ROCm / tensorflow-upstream

TensorFlow ROCm port
https://tensorflow.org
Apache License 2.0
685 stars 94 forks source link

import tensorflow fails as missing rocsolver library #1474

Closed gggh000 closed 2 years ago

gggh000 commented 3 years ago

Please make sure that this is a bug. As per our GitHub Policy, we only address code/doc bugs, performance issues, feature requests and build/installation issues on GitHub. tag:bug_template

System information Ubuntu1804 Tensorfow installed from binary: pip3 install tensorflow-rocm upgrade Python 3.6.9 mi-25

Describe the current behavior root@sriov-guest:~/dev-learn/gpu/tflow/tensorflow/tflow-2nded# python3 -c 'import tensorflow as tf' Traceback (most recent call last): File "/usr/local/lib/python3.6/dist-packages/tensorflow/python/pywrap_tensorflow.py", line 64, in from tensorflow.python._pywrap_tensorflow_internal import * ImportError: librocsolver.so.0: cannot open shared object file: No such file or directory

During handling of the above exception, another exception occurred:

Traceback (most recent call last): File "", line 1, in File "/usr/local/lib/python3.6/dist-packages/tensorflow/init.py", line 41, in from tensorflow.python.tools import module_util as _module_util File "/usr/local/lib/python3.6/dist-packages/tensorflow/python/init.py", line 40, in from tensorflow.python.eager import context File "/usr/local/lib/python3.6/dist-packages/tensorflow/python/eager/context.py", line 35, in from tensorflow.python import pywrap_tfe File "/usr/local/lib/python3.6/dist-packages/tensorflow/python/pywrap_tfe.py", line 28, in from tensorflow.python import pywrap_tensorflow File "/usr/local/lib/python3.6/dist-packages/tensorflow/python/pywrap_tensorflow.py", line 83, in raise ImportError(msg) ImportError: Traceback (most recent call last): File "/usr/local/lib/python3.6/dist-packages/tensorflow/python/pywrap_tensorflow.py", line 64, in from tensorflow.python._pywrap_tensorflow_internal import * ImportError: librocsolver.so.0: cannot open shared object file: No such file or directory

Failed to load the native TensorFlow runtime.

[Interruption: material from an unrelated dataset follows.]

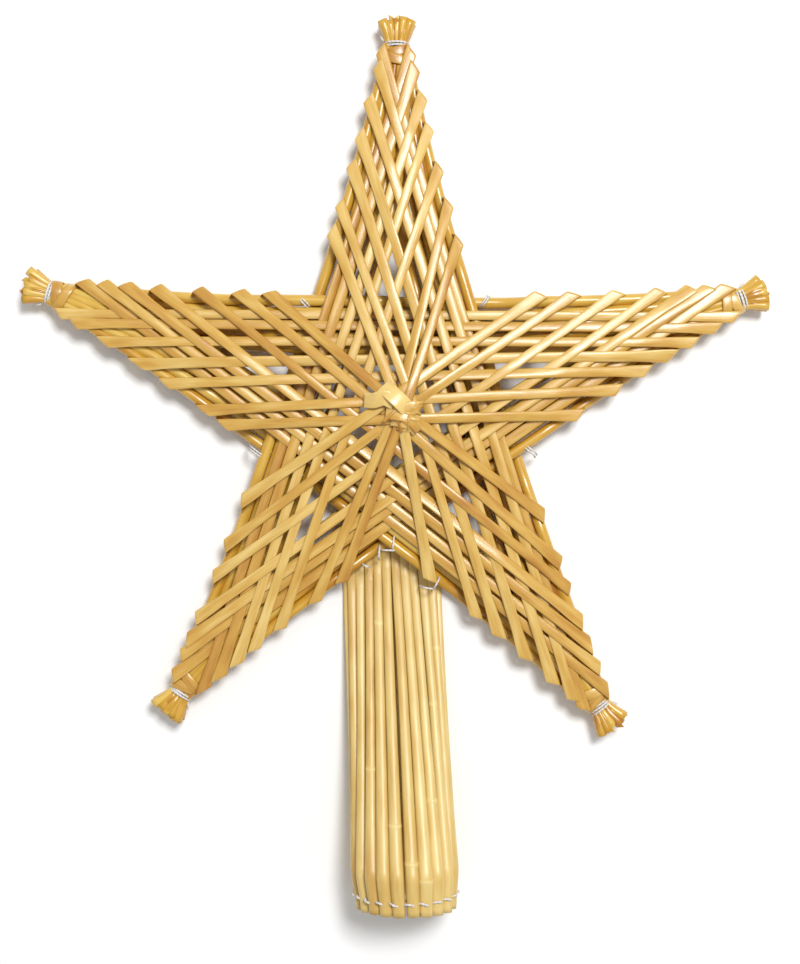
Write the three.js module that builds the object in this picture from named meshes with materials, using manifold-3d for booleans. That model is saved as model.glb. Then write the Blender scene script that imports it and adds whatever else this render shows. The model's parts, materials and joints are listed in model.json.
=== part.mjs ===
// A straw star made to sit on the top of a tree, lying face up. Millimetres, +Z up.
//
// Round straws, bound at the five tips, make an interlaced five-pointed frame. Flattened
// straws are wound over its face from tip to tip, each round nearer the centre than the last
// and each straw lying on those before it, so that the face rises to a knot in the middle.
// A ring of round straws, its upper ends pressed flat and sewn behind the star, is the socket.
import * as THREE from 'three';
import { mergeVertices } from 'three/addons/utils/BufferGeometryUtils.js';
import Module from 'manifold-3d';

// ---- driving dimensions -------------------------------------------------------------------
const GAP = 0.3;                 // clearance between neighbouring pieces
// The five bound tips, counted anticlockwise from the top: bearing in degrees, distance out.
const TIPS = [[89.5, 120.7], [161.6, 120.6], [233.3, 118.6], [304.6, 121.0], [17.2, 121.2]];

const ROD = { radius: 1.85, perBand: 5, pitch: 4.0, lastExtra: 0.6, sides: 6 };
const BOUND = { halfWidth: 1.0, halfHeight: 1.45, pitch: 1.3, radius: 3.9 };   // where it is tied
const TUFT = { length: 8.8, flare: 1.75, rise: 0.7 };
const TIE = { wall: 0.75, width: 2.3, sides: 12 };

// Flattened straw; gap is between one and the next that lies on it.
const STRIP = { width: 4.1, thick: 0.5, gap: 0.14, foldWidth: 0.78 };
const ROUNDS = 7;
const FAMILY_ORDER = [0, 3, 1, 4, 2];   // the winding goes from an arm to the next but one
// Along each arm's two edges: where each round folds over, from the tip.
const EDGE_CCW = [
  [6.4, 13.2, 20.7, 32.7, 42.9, 56.6, 65.8], [7.3, 14.4, 24.6, 37.9, 49.3, 64.7, 72.8],
  [7.2, 13.8, 21.3, 28.9, 39.6, 51.5, 62.0], [6.4, 13.4, 20.8, 29.0, 40.5, 49.6, 66.2],
  [6.6, 13.2, 19.8, 27.3, 41.3, 56.0, 67.0]];
const EDGE_CW = [
  [6.4, 13.2, 20.2, 30.1, 43.7, 56.0, 68.7], [11.5, 18.3, 25.7, 35.7, 49.7, 63.0, 73.3],
  [6.2, 12.6, 19.0, 25.8, 40.3, 51.2, 67.0], [6.6, 13.2, 19.8, 29.5, 41.0, 50.9, 62.0],
  [6.6, 13.2, 21.5, 30.4, 39.7, 51.1, 66.3]];
const PAST_LAST = 8;             // a round beyond the last would fold this much further in
const SLACK = 0.06;              // corners of a taut strip lower than this are left out
const HOOK = 5.0;                // how far a strip's first end is tucked in behind the arm
// How far from the star's middle the last two rounds of each family pass, towards its own arm.
const HUB_PASS = [[1.6, -4.6], [-1.3, -3.9], [3.2, -0.6], [3.4, -2.2], [5.8, 1.8]];

const SOCKET = {
  straws: 21, perPiece: 3, sides: 8,
  rimY: -163, rimX: 4.2,         // the mouth's centre, from the star's centre
  bellyY: -150, waistY: -158.5,  // the widest place, and where the thread pulls it in
  flatY: -51, tuckSlope: 0.75,   // where they lie flat, further out towards the sides
  tuck: 13, endX: -1.0,          // how far they run on behind the frame
  rimRadius: 14.4, bellyRadius: 15.45,   // of the ring of straw centres
  strawRadius: 2.3,
  flatHalfWidth: 1.34, flatHalfHeight: 0.45, flatPitch: 3.0,
};
const TWINE = { wall: 0.55, width: 1.3, sides: 28 };
const KNOT = { at: [3.2, -1.4], length: 13, width: 4.8, thick: 1.5, folds: [-52, 18, 75] };

// Levels, from the surface that the star lies on: the flattened straws behind it, two layers
// of the socket's pressed ends, then the frame's two layers of rods, then the winding.
const PRESSED = 2 * SOCKET.flatHalfHeight;
const FRAME_Z = 2 * PRESSED + 2 * GAP + 2 * ROD.radius + GAP / 2;
const FACE_Z = FRAME_Z + 2 * ROD.radius + GAP / 2;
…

See https://www.tensorflow.org/install/errors

for some common reasons and solutions. Include the entire stack trace above this error message when asking for help. root@sriov-guest:~/dev-learn/gpu/tflow/tensorflow/tflow-2nded# dpkg -l | grep rocsolver ii rocsolver 3.13.0.40300-52 amd64 AMD ROCm SOLVER library root@sriov-guest:~/dev-learn/gpu/tflow/tensorflow/tflow-2nded# find /opt/rocm-4.3.0/ -name librocsolver.so.0 /opt/rocm-4.3.0/rocsolver/lib/librocsolver.so.0 /opt/rocm-4.3.0/lib/librocsolver.so.0

Describe the expected behavior import should be ok Contributing

Standalone code to reproduce the issue Provide a reproducible test case that is the bare minimum necessary to generate the problem. If possible, please share a link to Colab/Jupyter/any notebook.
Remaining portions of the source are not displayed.